### Task description:
Make an exact copy of the lines below.

## Begin Supplied material

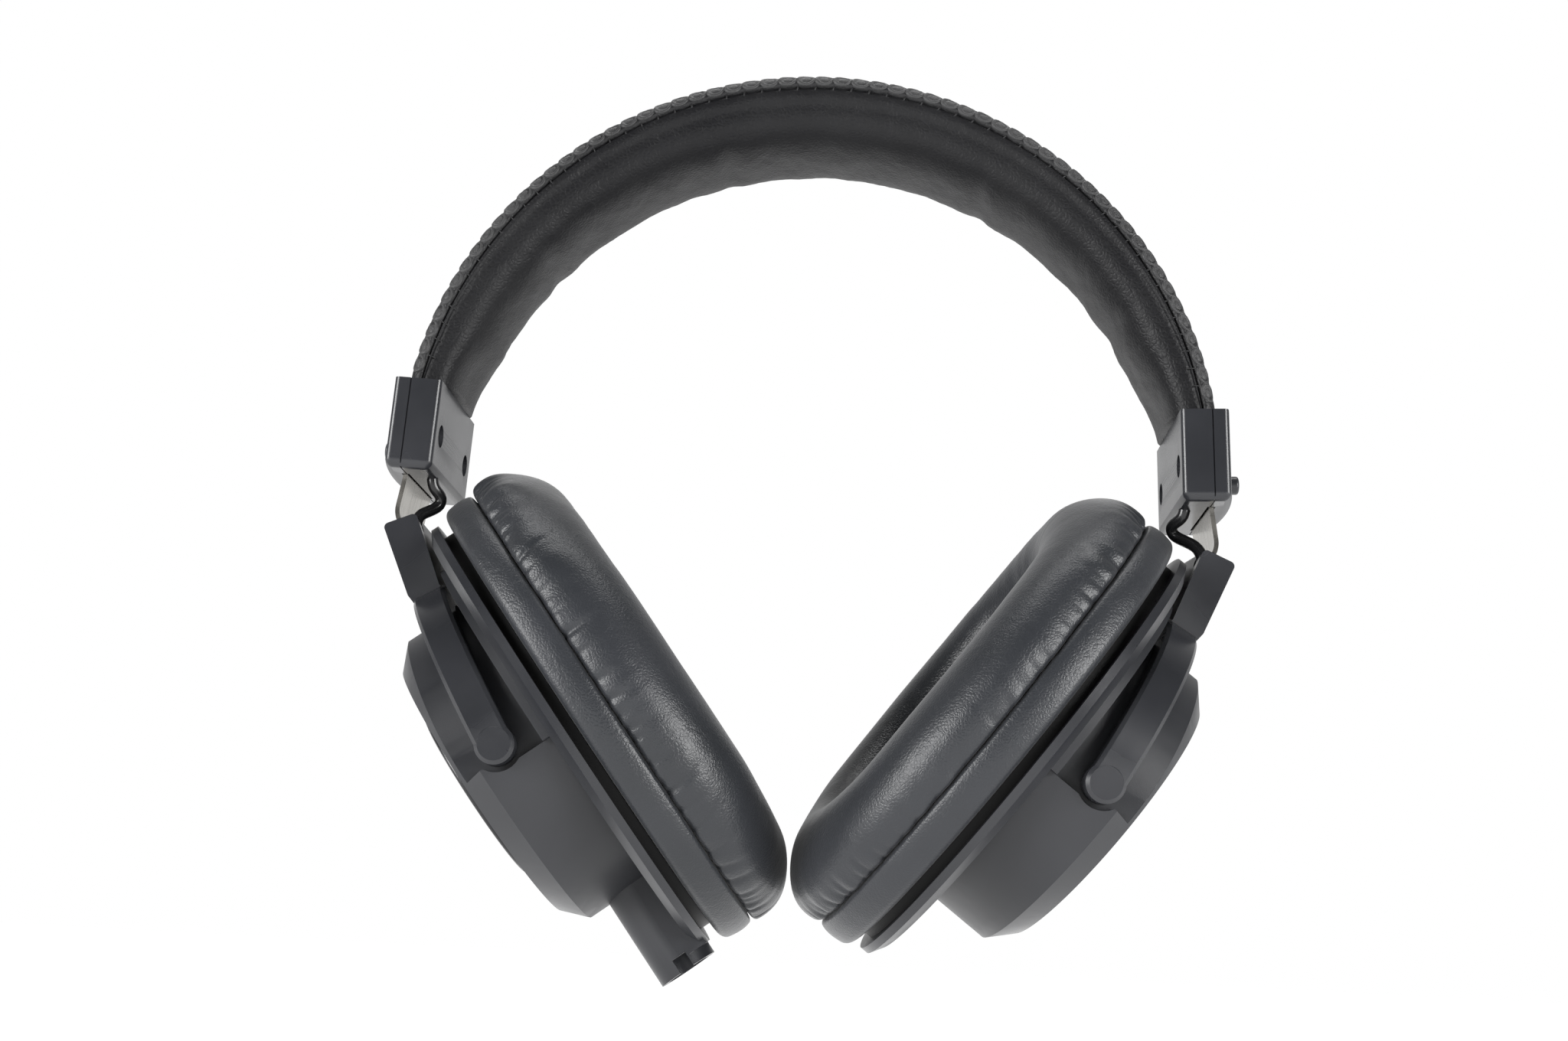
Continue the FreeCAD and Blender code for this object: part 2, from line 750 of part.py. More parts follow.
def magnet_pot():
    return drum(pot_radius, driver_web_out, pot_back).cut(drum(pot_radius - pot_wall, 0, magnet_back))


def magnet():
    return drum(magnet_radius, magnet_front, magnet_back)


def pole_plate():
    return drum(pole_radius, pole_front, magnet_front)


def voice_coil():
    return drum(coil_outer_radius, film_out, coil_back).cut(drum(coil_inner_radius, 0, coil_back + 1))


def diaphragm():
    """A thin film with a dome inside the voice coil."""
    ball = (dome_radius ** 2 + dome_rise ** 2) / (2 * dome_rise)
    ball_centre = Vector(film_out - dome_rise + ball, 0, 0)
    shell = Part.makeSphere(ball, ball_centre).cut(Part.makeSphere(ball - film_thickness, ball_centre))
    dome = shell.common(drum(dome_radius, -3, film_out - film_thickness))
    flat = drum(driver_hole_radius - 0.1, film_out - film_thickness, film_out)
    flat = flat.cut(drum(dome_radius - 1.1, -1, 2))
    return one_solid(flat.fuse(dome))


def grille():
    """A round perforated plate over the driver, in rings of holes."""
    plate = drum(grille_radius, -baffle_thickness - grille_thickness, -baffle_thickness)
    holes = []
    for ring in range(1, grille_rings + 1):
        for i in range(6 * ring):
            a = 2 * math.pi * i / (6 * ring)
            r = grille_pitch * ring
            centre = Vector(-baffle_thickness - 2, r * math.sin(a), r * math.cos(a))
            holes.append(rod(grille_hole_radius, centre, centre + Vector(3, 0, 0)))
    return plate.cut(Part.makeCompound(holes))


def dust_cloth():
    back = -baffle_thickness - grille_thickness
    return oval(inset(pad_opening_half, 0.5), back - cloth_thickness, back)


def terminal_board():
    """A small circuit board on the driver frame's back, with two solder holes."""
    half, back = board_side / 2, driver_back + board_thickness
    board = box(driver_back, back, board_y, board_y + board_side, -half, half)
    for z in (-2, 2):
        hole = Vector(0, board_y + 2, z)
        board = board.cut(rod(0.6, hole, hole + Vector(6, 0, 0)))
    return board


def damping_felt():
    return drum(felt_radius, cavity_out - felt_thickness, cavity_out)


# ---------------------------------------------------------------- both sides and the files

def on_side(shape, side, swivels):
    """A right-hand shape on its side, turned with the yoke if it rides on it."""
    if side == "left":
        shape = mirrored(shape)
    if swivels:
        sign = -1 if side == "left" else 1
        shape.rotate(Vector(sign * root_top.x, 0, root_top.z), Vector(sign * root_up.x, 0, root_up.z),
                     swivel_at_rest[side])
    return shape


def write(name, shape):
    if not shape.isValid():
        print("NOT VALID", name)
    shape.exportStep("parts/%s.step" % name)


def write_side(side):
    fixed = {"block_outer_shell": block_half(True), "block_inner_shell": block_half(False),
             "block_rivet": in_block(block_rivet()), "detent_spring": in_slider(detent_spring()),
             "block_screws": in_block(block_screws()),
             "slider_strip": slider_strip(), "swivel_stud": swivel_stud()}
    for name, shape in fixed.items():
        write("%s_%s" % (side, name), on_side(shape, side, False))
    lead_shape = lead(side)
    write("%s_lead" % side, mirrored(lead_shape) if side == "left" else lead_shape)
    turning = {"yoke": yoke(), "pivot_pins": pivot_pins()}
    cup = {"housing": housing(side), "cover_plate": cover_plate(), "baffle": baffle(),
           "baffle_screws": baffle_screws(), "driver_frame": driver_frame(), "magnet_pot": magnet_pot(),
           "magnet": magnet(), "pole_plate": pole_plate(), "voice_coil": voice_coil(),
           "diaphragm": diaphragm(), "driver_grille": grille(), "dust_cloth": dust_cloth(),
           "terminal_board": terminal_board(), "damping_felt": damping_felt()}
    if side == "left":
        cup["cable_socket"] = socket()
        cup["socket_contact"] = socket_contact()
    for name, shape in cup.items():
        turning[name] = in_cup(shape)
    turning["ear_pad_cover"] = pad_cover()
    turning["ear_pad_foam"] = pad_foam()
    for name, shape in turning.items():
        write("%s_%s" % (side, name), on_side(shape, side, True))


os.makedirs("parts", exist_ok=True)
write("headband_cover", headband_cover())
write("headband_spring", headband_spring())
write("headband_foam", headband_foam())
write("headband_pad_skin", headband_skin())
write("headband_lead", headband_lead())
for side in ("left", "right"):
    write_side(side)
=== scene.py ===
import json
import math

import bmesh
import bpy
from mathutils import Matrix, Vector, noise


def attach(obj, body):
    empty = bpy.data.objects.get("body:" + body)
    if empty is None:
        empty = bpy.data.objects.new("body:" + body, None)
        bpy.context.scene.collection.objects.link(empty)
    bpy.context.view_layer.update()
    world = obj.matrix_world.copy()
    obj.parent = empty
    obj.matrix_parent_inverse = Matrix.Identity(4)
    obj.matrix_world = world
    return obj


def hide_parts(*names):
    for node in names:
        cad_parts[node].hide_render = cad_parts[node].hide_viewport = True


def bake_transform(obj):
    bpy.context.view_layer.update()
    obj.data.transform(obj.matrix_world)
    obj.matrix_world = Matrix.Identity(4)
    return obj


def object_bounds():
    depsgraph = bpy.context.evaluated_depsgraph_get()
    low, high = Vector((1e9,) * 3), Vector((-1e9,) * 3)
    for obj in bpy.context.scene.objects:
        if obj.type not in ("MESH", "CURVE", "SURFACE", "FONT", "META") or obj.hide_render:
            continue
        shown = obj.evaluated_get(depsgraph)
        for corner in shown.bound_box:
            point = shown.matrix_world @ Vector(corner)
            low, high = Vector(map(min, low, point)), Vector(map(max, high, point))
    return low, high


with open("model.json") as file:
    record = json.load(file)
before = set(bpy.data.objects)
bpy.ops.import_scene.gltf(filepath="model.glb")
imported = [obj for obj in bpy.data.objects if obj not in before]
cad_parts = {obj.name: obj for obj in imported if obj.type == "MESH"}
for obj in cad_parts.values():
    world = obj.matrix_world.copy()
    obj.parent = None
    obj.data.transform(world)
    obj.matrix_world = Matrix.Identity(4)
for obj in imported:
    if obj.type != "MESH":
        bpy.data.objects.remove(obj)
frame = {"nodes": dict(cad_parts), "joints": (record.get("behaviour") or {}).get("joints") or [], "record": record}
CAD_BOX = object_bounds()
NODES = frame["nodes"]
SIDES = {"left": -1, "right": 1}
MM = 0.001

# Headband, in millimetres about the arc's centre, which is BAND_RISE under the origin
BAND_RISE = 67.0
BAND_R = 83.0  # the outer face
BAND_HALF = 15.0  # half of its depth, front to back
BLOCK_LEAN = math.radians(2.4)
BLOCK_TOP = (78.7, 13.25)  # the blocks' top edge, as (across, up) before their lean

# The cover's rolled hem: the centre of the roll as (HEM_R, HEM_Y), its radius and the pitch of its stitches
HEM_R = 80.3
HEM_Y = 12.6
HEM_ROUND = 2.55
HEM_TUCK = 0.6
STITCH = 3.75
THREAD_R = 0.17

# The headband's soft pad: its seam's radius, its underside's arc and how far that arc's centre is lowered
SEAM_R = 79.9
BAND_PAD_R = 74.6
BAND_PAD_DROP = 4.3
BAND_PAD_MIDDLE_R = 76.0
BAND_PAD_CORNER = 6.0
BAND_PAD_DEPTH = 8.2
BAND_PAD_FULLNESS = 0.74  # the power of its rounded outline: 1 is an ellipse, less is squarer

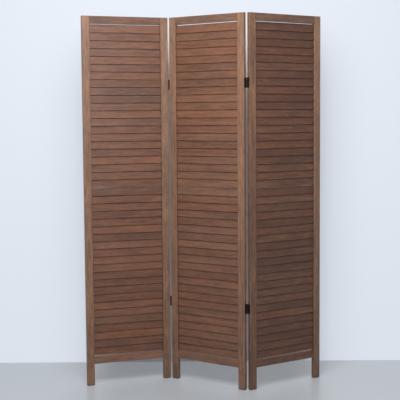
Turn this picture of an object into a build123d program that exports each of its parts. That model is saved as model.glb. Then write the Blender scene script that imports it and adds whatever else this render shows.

## End Supplied material

### Reply:
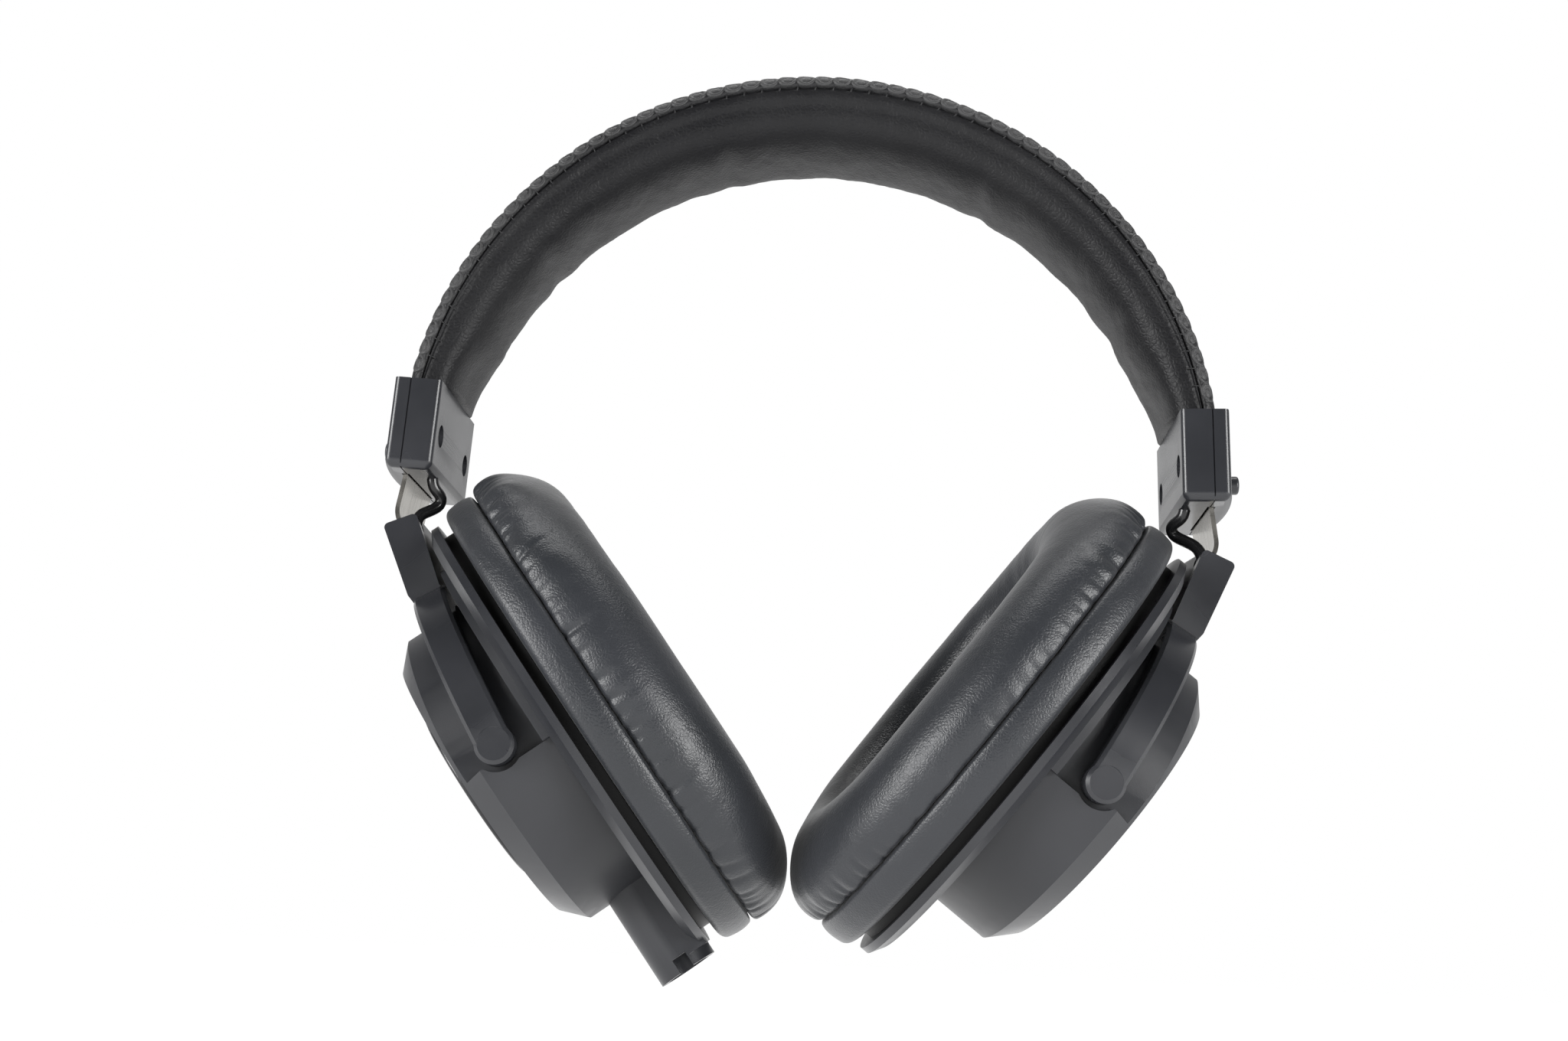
Continue the FreeCAD and Blender code for this object: part 2, from line 750 of part.py. More parts follow.
def magnet_pot():
    return drum(pot_radius, driver_web_out, pot_back).cut(drum(pot_radius - pot_wall, 0, magnet_back))


def magnet():
    return drum(magnet_radius, magnet_front, magnet_back)


def pole_plate():
    return drum(pole_radius, pole_front, magnet_front)


def voice_coil():
    return drum(coil_outer_radius, film_out, coil_back).cut(drum(coil_inner_radius, 0, coil_back + 1))


def diaphragm():
    """A thin film with a dome inside the voice coil."""
    ball = (dome_radius ** 2 + dome_rise ** 2) / (2 * dome_rise)
    ball_centre = Vector(film_out - dome_rise + ball, 0, 0)
    shell = Part.makeSphere(ball, ball_centre).cut(Part.makeSphere(ball - film_thickness, ball_centre))
    dome = shell.common(drum(dome_radius, -3, film_out - film_thickness))
    flat = drum(driver_hole_radius - 0.1, film_out - film_thickness, film_out)
    flat = flat.cut(drum(dome_radius - 1.1, -1, 2))
    return one_solid(flat.fuse(dome))


def grille():
    """A round perforated plate over the driver, in rings of holes."""
    plate = drum(grille_radius, -baffle_thickness - grille_thickness, -baffle_thickness)
    holes = []
    for ring in range(1, grille_rings + 1):
        for i in range(6 * ring):
            a = 2 * math.pi * i / (6 * ring)
            r = grille_pitch * ring
            centre = Vector(-baffle_thickness - 2, r * math.sin(a), r * math.cos(a))
            holes.append(rod(grille_hole_radius, centre, centre + Vector(3, 0, 0)))
    return plate.cut(Part.makeCompound(holes))


def dust_cloth():
    back = -baffle_thickness - grille_thickness
    return oval(inset(pad_opening_half, 0.5), back - cloth_thickness, back)


def terminal_board():
    """A small circuit board on the driver frame's back, with two solder holes."""
    half, back = board_side / 2, driver_back + board_thickness
    board = box(driver_back, back, board_y, board_y + board_side, -half, half)
    for z in (-2, 2):
        hole = Vector(0, board_y + 2, z)
        board = board.cut(rod(0.6, hole, hole + Vector(6, 0, 0)))
    return board


def damping_felt():
    return drum(felt_radius, cavity_out - felt_thickness, cavity_out)


# ---------------------------------------------------------------- both sides and the files

def on_side(shape, side, swivels):
    """A right-hand shape on its side, turned with the yoke if it rides on it."""
    if side == "left":
        shape = mirrored(shape)
    if swivels:
        sign = -1 if side == "left" else 1
        shape.rotate(Vector(sign * root_top.x, 0, root_top.z), Vector(sign * root_up.x, 0, root_up.z),
                     swivel_at_rest[side])
    return shape


def write(name, shape):
    if not shape.isValid():
        print("NOT VALID", name)
    shape.exportStep("parts/%s.step" % name)


def write_side(side):
    fixed = {"block_outer_shell": block_half(True), "block_inner_shell": block_half(False),
             "block_rivet": in_block(block_rivet()), "detent_spring": in_slider(detent_spring()),
             "block_screws": in_block(block_screws()),
             "slider_strip": slider_strip(), "swivel_stud": swivel_stud()}
    for name, shape in fixed.items():
        write("%s_%s" % (side, name), on_side(shape, side, False))
    lead_shape = lead(side)
    write("%s_lead" % side, mirrored(lead_shape) if side == "left" else lead_shape)
    turning = {"yoke": yoke(), "pivot_pins": pivot_pins()}
    cup = {"housing": housing(side), "cover_plate": cover_plate(), "baffle": baffle(),
           "baffle_screws": baffle_screws(), "driver_frame": driver_frame(), "magnet_pot": magnet_pot(),
           "magnet": magnet(), "pole_plate": pole_plate(), "voice_coil": voice_coil(),
           "diaphragm": diaphragm(), "driver_grille": grille(), "dust_cloth": dust_cloth(),
           "terminal_board": terminal_board(), "damping_felt": damping_felt()}
    if side == "left":
        cup["cable_socket"] = socket()
        cup["socket_contact"] = socket_contact()
    for name, shape in cup.items():
        turning[name] = in_cup(shape)
    turning["ear_pad_cover"] = pad_cover()
    turning["ear_pad_foam"] = pad_foam()
    for name, shape in turning.items():
        write("%s_%s" % (side, name), on_side(shape, side, True))


os.makedirs("parts", exist_ok=True)
write("headband_cover", headband_cover())
write("headband_spring", headband_spring())
write("headband_foam", headband_foam())
write("headband_pad_skin", headband_skin())
write("headband_lead", headband_lead())
for side in ("left", "right"):
    write_side(side)
=== scene.py ===
import json
import math

import bmesh
import bpy
from mathutils import Matrix, Vector, noise


def attach(obj, body):
    empty = bpy.data.objects.get("body:" + body)
    if empty is None:
        empty = bpy.data.objects.new("body:" + body, None)
        bpy.context.scene.collection.objects.link(empty)
    bpy.context.view_layer.update()
    world = obj.matrix_world.copy()
    obj.parent = empty
    obj.matrix_parent_inverse = Matrix.Identity(4)
    obj.matrix_world = world
    return obj


def hide_parts(*names):
    for node in names:
        cad_parts[node].hide_render = cad_parts[node].hide_viewport = True


def bake_transform(obj):
    bpy.context.view_layer.update()
    obj.data.transform(obj.matrix_world)
    obj.matrix_world = Matrix.Identity(4)
    return obj


def object_bounds():
    depsgraph = bpy.context.evaluated_depsgraph_get()
    low, high = Vector((1e9,) * 3), Vector((-1e9,) * 3)
    for obj in bpy.context.scene.objects:
        if obj.type not in ("MESH", "CURVE", "SURFACE", "FONT", "META") or obj.hide_render:
            continue
        shown = obj.evaluated_get(depsgraph)
        for corner in shown.bound_box:
            point = shown.matrix_world @ Vector(corner)
            low, high = Vector(map(min, low, point)), Vector(map(max, high, point))
    return low, high


with open("model.json") as file:
    record = json.load(file)
before = set(bpy.data.objects)
bpy.ops.import_scene.gltf(filepath="model.glb")
imported = [obj for obj in bpy.data.objects if obj not in before]
cad_parts = {obj.name: obj for obj in imported if obj.type == "MESH"}
for obj in cad_parts.values():
    world = obj.matrix_world.copy()
    obj.parent = None
    obj.data.transform(world)
    obj.matrix_world = Matrix.Identity(4)
for obj in imported:
    if obj.type != "MESH":
        bpy.data.objects.remove(obj)
frame = {"nodes": dict(cad_parts), "joints": (record.get("behaviour") or {}).get("joints") or [], "record": record}
CAD_BOX = object_bounds()
NODES = frame["nodes"]
SIDES = {"left": -1, "right": 1}
MM = 0.001

# Headband, in millimetres about the arc's centre, which is BAND_RISE under the origin
BAND_RISE = 67.0
BAND_R = 83.0  # the outer face
BAND_HALF = 15.0  # half of its depth, front to back
BLOCK_LEAN = math.radians(2.4)
BLOCK_TOP = (78.7, 13.25)  # the blocks' top edge, as (across, up) before their lean

# The cover's rolled hem: the centre of the roll as (HEM_R, HEM_Y), its radius and the pitch of its stitches
HEM_R = 80.3
HEM_Y = 12.6
HEM_ROUND = 2.55
HEM_TUCK = 0.6
STITCH = 3.75
THREAD_R = 0.17

# The headband's soft pad: its seam's radius, its underside's arc and how far that arc's centre is lowered
SEAM_R = 79.9
BAND_PAD_R = 74.6
BAND_PAD_DROP = 4.3
BAND_PAD_MIDDLE_R = 76.0
BAND_PAD_CORNER = 6.0
BAND_PAD_DEPTH = 8.2
BAND_PAD_FULLNESS = 0.74  # the power of its rounded outline: 1 is an ellipse, less is squarer

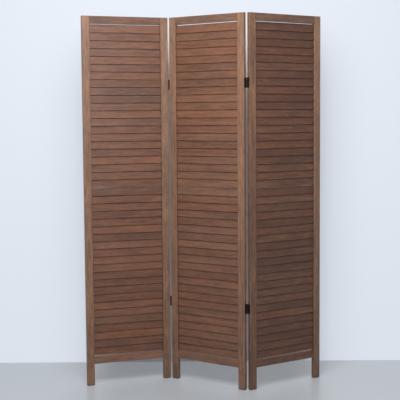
Turn this picture of an object into a build123d program that exports each of its parts. That model is saved as model.glb. Then write the Blender scene script that imports it and adds whatever else this render shows.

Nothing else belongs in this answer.